The following post comes to us from Arthur S. Long, partner in the Financial Institutions and Securities Regulation practice groups at Gibson, Dunn & Crutcher LLP, and is based on the introduction of a Gibson Dunn publication; the complete publication, including footnotes and charts, is available here.

Implementation of the derivatives market reforms contained in Title VII of the Dodd-Frank Wall Street Reform and Consumer Protection Act of 2010 (Dodd-Frank Act) may fairly be characterized as a herculean effort. The Commodity Futures Trading Commission (CFTC) has finalized dozens of new rules to implement Title VII’s provisions governing “swaps.” Although Title VII requires the Securities and Exchange Commission (SEC or Commission) to implement similar provisions for “security-based swaps” (SBSs), the SEC’s rulemaking process has lagged the CFTC’s.
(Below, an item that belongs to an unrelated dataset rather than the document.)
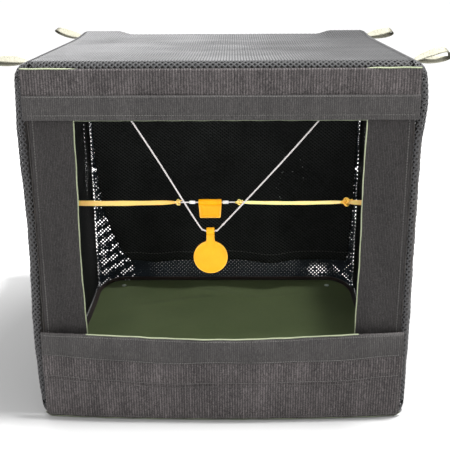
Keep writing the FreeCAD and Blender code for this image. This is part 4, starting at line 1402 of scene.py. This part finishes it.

Earlier this year, the SEC finalized two of its required rules: one (Final Regulation SBSR) governs the reporting of SBS information to registered security-based swap data repositories (SDRs) and related public dissemination requirements; the other covers the registration and duties of SDRs (SDR Registration Rule). Additionally, the SEC published a proposed rule to supplement Final Regulation SBSR that addresses, among other things, an implementation timeframe, the reporting of cleared SBSs and platform-executed SBSs, and rules relating to SDR fees (Proposed Regulation SBSR). Comments on Proposed Regulation SBSR must be submitted to the SEC by May 4, 2015.